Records

----

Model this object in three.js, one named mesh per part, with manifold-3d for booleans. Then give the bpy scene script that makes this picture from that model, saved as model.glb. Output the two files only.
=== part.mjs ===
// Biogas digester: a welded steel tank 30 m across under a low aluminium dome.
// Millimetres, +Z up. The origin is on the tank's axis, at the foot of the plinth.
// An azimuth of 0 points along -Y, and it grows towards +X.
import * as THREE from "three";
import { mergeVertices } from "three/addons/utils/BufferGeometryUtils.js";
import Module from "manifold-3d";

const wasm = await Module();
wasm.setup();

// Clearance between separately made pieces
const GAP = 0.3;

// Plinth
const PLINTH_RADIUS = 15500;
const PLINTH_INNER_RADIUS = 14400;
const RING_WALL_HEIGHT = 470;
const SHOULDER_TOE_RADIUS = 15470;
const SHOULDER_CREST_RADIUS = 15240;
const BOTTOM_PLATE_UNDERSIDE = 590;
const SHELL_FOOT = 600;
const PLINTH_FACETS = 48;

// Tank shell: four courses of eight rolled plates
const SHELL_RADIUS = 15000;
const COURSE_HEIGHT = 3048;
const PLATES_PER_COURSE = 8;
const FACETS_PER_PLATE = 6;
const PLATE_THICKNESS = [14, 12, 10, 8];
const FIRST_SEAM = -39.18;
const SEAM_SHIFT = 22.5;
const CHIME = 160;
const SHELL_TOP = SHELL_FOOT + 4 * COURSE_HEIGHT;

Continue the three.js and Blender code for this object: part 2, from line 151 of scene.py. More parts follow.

----

PROBLEM STATEMENT ▸
Please reproduce each line exactly as written.

RESULT ▸
Model this object in three.js, one named mesh per part, with manifold-3d for booleans. Then give the bpy scene script that makes this picture from that model, saved as model.glb. Output the two files only.
=== part.mjs ===
// Biogas digester: a welded steel tank 30 m across under a low aluminium dome.
// Millimetres, +Z up. The origin is on the tank's axis, at the foot of the plinth.
// An azimuth of 0 points along -Y, and it grows towards +X.
import * as THREE from "three";
import { mergeVertices } from "three/addons/utils/BufferGeometryUtils.js";
import Module from "manifold-3d";

const wasm = await Module();
wasm.setup();

// Clearance between separately made pieces
const GAP = 0.3;

// Plinth
const PLINTH_RADIUS = 15500;
const PLINTH_INNER_RADIUS = 14400;
const RING_WALL_HEIGHT = 470;
const SHOULDER_TOE_RADIUS = 15470;
const SHOULDER_CREST_RADIUS = 15240;
const BOTTOM_PLATE_UNDERSIDE = 590;
const SHELL_FOOT = 600;
const PLINTH_FACETS = 48;

// Tank shell: four courses of eight rolled plates
const SHELL_RADIUS = 15000;
const COURSE_HEIGHT = 3048;
const PLATES_PER_COURSE = 8;
const FACETS_PER_PLATE = 6;
const PLATE_THICKNESS = [14, 12, 10, 8];
const FIRST_SEAM = -39.18;
const SEAM_SHIFT = 22.5;
const CHIME = 160;
const SHELL_TOP = SHELL_FOOT + 4 * COURSE_HEIGHT;

Continue the three.js and Blender code for this object: part 2, from line 151 of scene.py. More parts follow.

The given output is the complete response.